Let
$$A = \begin{bmatrix} -2 & 7 \\ 5 &3 \end{bmatrix}$$
Using the triangularization theorem, I want to find a matrix $P$ such that $P^{T}A P$ is an upper triangular matrix.
I have the answer
$$P = \begin{bmatrix} \frac{6}{37} \sqrt{38}&\frac{1}{37} \sqrt{52} \\ \frac{-1}{37} \sqrt{37} & \frac{6}{37} \sqrt{37}\end{bmatrix}$$
but I am very confused on how to get this matrix $P$. Does anyone know the process?
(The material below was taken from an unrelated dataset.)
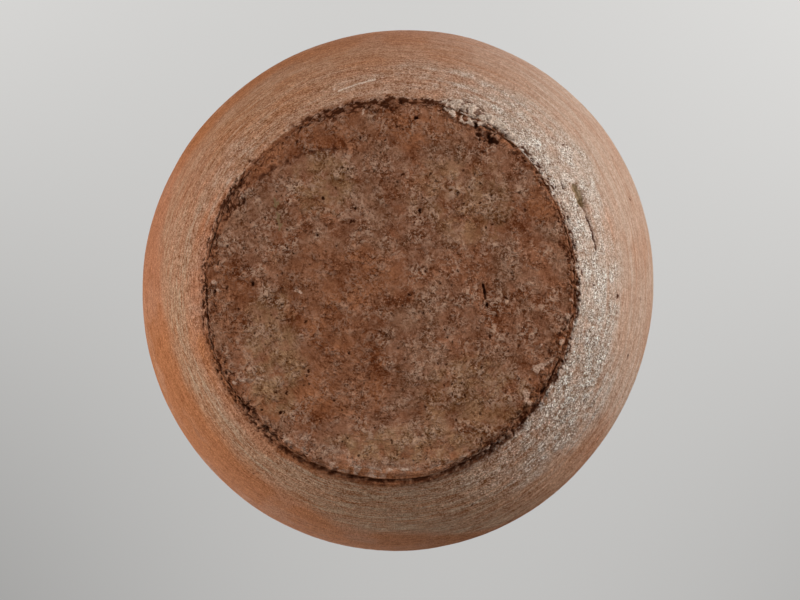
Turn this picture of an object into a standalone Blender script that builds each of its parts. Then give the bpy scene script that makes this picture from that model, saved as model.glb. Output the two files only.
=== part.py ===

Thank you.
We have $AP=PT$
In particular, we have $$AP_1 = T_{11}P_1$$ $$AP_2 = T_{12}P_1 + T_{22}P_2 = P\begin{bmatrix} T_{12} \\ T_{22}\end{bmatrix}$$
After picking $P_1$ to be an eigenvector with unit length, just pick $P_2$ to be orthogonal to $P_1$.
We then compute $$\begin{bmatrix} T_{12} \\ T_{22}\end{bmatrix} = P^TAP_2$$
Extra exercises: Think of how many possible $P$'s you can pick for this question.